In a conventional lithographic device, a light source emits a light beam that passes through an optical projection device fitted with the mask so as to project an image of this mask onto the chip. The characteristics of the image projected, notably the resolution and field depth, are chiefly linked to the exposure wavelengths and the numerical aperture of the objectives used in the optical projection device. The trend to miniaturise integrated circuits involves improving these characteristics.
One method of improvement is to use ever shorter emission wavelengths. Thus, it has been possible to progress from the use of high pressure mercury vapour lamps operating at wavelengths of about 405 nm, then 365 nm, to the use of excimer lasers operating at wavelengths of 248 nm and then 193 nm, resulting in a substantial reduction in the emission wavelengths. Going any lower, so as to achieve a wavelength of 157 nm, for example, creates problems, especially in the production of optical projection devices.
Another, additional, method of improvement sets out to increase the numerical aperture of the optical devices.
Conventionally, the propagation medium that separates the optical projection device from the lithographic device of the silicon chips is air, in which the values of the numerical aperture are limited to 1. It is possible to increase the numerical aperture still further by replacing air with a liquid having an index greater than 1, for example water or any other suitable immersion liquid. This is known as “immersion photolithography”.
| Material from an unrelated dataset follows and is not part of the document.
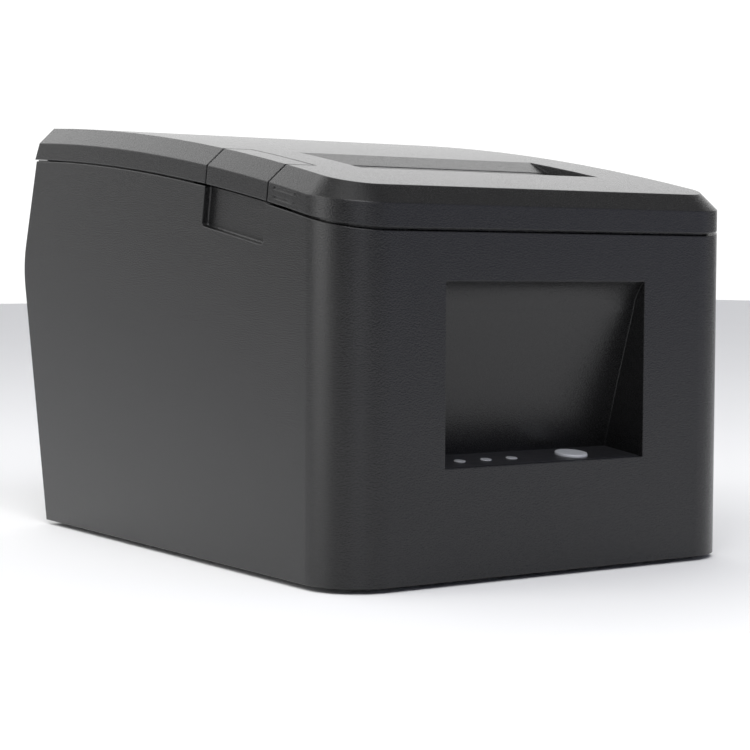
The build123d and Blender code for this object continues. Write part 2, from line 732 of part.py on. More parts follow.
def make_feed_motor():
    distance = MODULE * (PLATEN_TEETH + 2 * IDLER_TEETH + MOTOR_TEETH) / 2
    y, z = feed_point(distance)
    can = rod_x(27.0, PLATE_X, y, z, FEED_MOTOR_R)
    can = chamfer(can.edges().sort_by(Axis.X)[0], 1.2)
    boss = rod_x(PLATE_X - 1, PLATE_X + 1.2, y, z, 4.5)
    lead = block(30, 44, y + 12, y + FEED_MOTOR_R + 3, z - 4, z + 4)
    return can + boss + lead - rod_x(45.0, 60.0, y, z, 1.3)


def make_fixed_blade():
    blade = block(-43.2, 43.2, 0.6, 12.0, 9.3, 10.5)
    edge = slab([(0.0, 9.9), (0.6, 9.2), (1.5, 10.6), (0.0, 10.6)], -50, 50)
    return in_mech(blade - edge)


def make_tear_bar():
    """A steel strip behind the front rim, with a row of teeth along its top edge."""
    teeth = 44
    x0, x1 = -42.0, 44.0
    pitch = (x1 - x0) / teeth
    points = [(x0, 108.0), (x1, 108.0)]
    for i in range(teeth):
        points.append((x1 - i * pitch, 111.6))
        points.append((x1 - (i + 0.5) * pitch, 112.8))
    points.append((x0, 111.6))
    face = make_face(Plane.XZ * Polyline(*points, close=True))
    return Pos(0, WINDOW_FRONT_Y, 0) * extrude(face, 0.8, dir=(0, 1, 0))


def make_carrier_screws():
    screws = []
    for x in (-52.0, 52.0):
        head = rod_z(x, 8.0, 9.6, 11.2, 2.6)
        head += rod_z(x, 8.0, 11.2, 18.6, 1.18)
        slot = block(x - 0.35, x + 0.35, 6.0, 10.0, 9.0, 10.2)
        screws.append(in_mech(head - slot))
    return group(screws)


# ---------------------------------------------------------------- print frame, head and feed
def side_plate():
    """One side plate of the print frame, with the open slot that receives the platen's bush."""
    points = [
        mech_yz(-34.0, 9.0),
        mech_yz(-34.0, -2.0),
        (29.5, 72.0),
        (29.5, 4.4),
        (70.0, 4.4),
        mech_yz(32.0, -12.0),
        mech_yz(32.0, 4.6),
        mech_yz(14.0, 4.6),
        mech_yz(-2.6, 4.6),
        mech_yz(-2.6, 9.0),
    ]
    plate = slab(points, PLATE_X, PLATE_X + PLATE_T)
    flare = 0.7
    slot = [
        (PLATEN_N - 5.1, 0),
        (PLATEN_N + 5.1, 0),
        (PLATEN_N + 5.1 + flare, 12),
        (PLATEN_N - 5.1 - flare, 12),
    ]
    opening = in_mech(slab(slot, PLATE_X - 1, PLATE_X + 3))
    opening += in_mech(rod_x(PLATE_X - 1, PLATE_X + 3, PLATEN_N, 0, 5.1))
    return plate - opening


def make_print_frame():
    plate = side_plate()
    frame = plate + mirror(plate, Plane.YZ)
    frame += in_mech(block(-PLATE_X - 0.5, PLATE_X + 0.5, -19.2, -18.0, -22.0, -1.0))
    frame += block(-PLATE_X - 0.5, PLATE_X + 0.5, 29.5, 66.0, 4.4, 5.6)
    for x in (-25.0, 25.0):
        frame += in_mech(rod_y(x, -18.1, -16.8, -4.0, 1.6))
    y, z = feed_point(MODULE * (PLATEN_TEETH + IDLER_TEETH) / 2)
    frame += rod_x(PLATE_X, 56.4, y, z, 2.0)
    motor_y, motor_z = feed_point(MODULE * (PLATEN_TEETH + 2 * IDLER_TEETH + MOTOR_TEETH) / 2)
    frame -= rod_x(PLATE_X - 1, 60, motor_y, motor_z, 4.5)
    frame -= in_mech(rod_x(-60, 60, HEAD_PIVOT[0], HEAD_PIVOT[1], 1.5))
    frame -= in_mech(rod_x(-60, 60, CUTTER_SHAFT[0], CUTTER_SHAFT[1], 2.06))
    n, u = cutter_motor_point()
    frame -= in_mech(rod_x(-60, -40, n, u, 2.6))
    for x, y in FRAME_HOLES:
        frame -= rod_z(x, y, 3, 7, 1.4)
    return frame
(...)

However, the theoretical performance of immersion photolithography is far from being achieved in practice because, at this level, there are significant variations in the properties of the optical projection device, with its immersion liquid placed between the optical projection device and the silicon chip. Thus, the quality of the image projected and/or its magnification change as a function of the different operating parameters of the lithographic device, particularly the refractive index of the liquid, the emission wavelength of the light source, the temperature of the optical projection device, ambient temperature, and the temperature of the chip.
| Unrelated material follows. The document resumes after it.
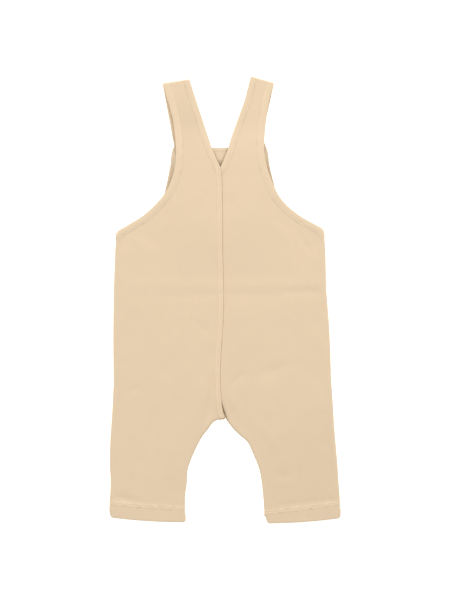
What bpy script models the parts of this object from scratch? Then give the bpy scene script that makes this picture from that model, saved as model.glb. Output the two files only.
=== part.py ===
"""Baby dungarees, lying flat on their front with the back up.

X runs across, Y towards the shoulders and Z up.  The origin is on the surface that the garment
lies on, under the middle of its outline.  Two back panels, each cut in one with its leg and its
strap, lie on a bib and two front legs.  The straps turn over at the shoulders and run back under
themselves to the bib, where a button holds each.
"""

import math
from collections import namedtuple

import bmesh
import bpy
from mathutils import Vector

MM = 0.001                    # the sizes below are in millimetres, and meshes are in metres

# Cloth and the way its layers lie
CLOTH = 1.1                   # wall of every cloth piece
SEAM_GAP = 0.3                # between two pieces that are sewn edge to edge
ROLL = 2.2                    # outer radius of the soft roll where front meets back
ROLL_END_GAP = 0.22           # half of the gap that the seam leaves in the roll
LAYER_PITCH = 1.6             # from one layer's middle to the next where they are stacked
SHELF = 5.0                   # how far a layer stays lifted beyond the strap end under it
FALL_BIB = 14.0               # how far the bib takes to come down beside that shelf
FALL_BACK = 28.0              # the same for the back, which is stiffer with its seams

# Raised bands of folded and stitched cloth
HEM_RAISE = 0.5               # turned hem of a leg
HEM_BOW = 2.0                 # how far a hem bows out below a straight line
FELL_RAISE = 0.6              # felled seam down the middle of the back
EDGE_RAISE = 0.35             # turned edge of armhole, neck and strap
OUTER_BAND = 7.0              # width of the turned edge along armhole and strap
INNER_BAND = 5.4              # width of the felled seam, and of the turned edge at the neck
BAND_STEP = 0.8               # width of the slope from a band down to plain cloth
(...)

It is desirable to be able to control the variations in these parameters, as any variation of this type causes a degradation of the integrated circuits manufactured and/or a loss of yield which rapidly becomes unacceptable. For example, the working wavelength of the light source can be controlled with a precision of the order of 5.10−7; it is possible to control the temperature of the optical projection device and ambient temperature with a precision of the order of 0.005° C.
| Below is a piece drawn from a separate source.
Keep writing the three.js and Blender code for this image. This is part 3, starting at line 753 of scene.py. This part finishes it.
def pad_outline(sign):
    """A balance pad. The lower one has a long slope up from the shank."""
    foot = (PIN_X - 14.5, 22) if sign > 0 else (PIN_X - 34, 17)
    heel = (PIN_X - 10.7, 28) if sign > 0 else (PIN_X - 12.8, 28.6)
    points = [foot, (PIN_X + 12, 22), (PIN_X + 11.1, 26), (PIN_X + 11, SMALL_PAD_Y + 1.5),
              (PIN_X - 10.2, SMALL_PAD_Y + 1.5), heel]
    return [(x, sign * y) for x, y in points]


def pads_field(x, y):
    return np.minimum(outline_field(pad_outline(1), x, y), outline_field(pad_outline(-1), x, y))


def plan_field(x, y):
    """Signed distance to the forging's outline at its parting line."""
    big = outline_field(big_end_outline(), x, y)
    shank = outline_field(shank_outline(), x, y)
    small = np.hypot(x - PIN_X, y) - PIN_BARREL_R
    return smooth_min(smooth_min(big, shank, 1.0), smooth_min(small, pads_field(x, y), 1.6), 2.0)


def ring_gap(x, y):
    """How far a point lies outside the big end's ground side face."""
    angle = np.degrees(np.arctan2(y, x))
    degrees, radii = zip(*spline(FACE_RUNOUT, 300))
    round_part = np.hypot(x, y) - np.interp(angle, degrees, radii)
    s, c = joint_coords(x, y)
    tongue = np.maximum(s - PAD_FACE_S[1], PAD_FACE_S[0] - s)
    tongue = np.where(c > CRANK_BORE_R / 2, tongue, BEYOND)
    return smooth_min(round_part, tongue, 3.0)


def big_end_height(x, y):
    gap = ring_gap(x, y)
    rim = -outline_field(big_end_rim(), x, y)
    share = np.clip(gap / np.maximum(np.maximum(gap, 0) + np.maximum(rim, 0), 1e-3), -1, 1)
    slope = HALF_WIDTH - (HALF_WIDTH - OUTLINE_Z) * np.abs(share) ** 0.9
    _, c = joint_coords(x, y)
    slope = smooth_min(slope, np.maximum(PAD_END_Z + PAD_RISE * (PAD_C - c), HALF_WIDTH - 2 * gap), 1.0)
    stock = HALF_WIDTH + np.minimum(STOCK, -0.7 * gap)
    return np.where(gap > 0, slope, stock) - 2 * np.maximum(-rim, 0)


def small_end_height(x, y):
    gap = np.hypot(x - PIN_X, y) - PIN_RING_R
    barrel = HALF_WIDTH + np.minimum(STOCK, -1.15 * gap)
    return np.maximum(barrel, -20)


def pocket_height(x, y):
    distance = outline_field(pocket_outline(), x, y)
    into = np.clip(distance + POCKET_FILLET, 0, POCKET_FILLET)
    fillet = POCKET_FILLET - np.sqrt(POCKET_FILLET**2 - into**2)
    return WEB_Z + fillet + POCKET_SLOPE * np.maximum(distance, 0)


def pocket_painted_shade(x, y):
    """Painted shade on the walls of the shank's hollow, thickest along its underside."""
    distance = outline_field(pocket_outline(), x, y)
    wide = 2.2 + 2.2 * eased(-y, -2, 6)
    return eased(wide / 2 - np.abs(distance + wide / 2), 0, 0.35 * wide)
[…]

The refractive index of the liquid still remains. Variations in this index influence the quality (resolution) of the projected image and/or its magnification. The variations in the refractive index are linked to various reasons, for example the purity of the liquid, the emission wavelengths, the temperature of the liquid and the pressure of the liquid. These variations ought to be controlled with a precision comparable to that of the wavelength of the laser of the light source.
Existing equipment and methods of monitoring are still not entirely satisfactory, even the best (“Immersion Lithography Workshop”, 27 Jan. 2004, published by the NIST, National Institute of Standards and Technology).
The invention sets out to improve the situation.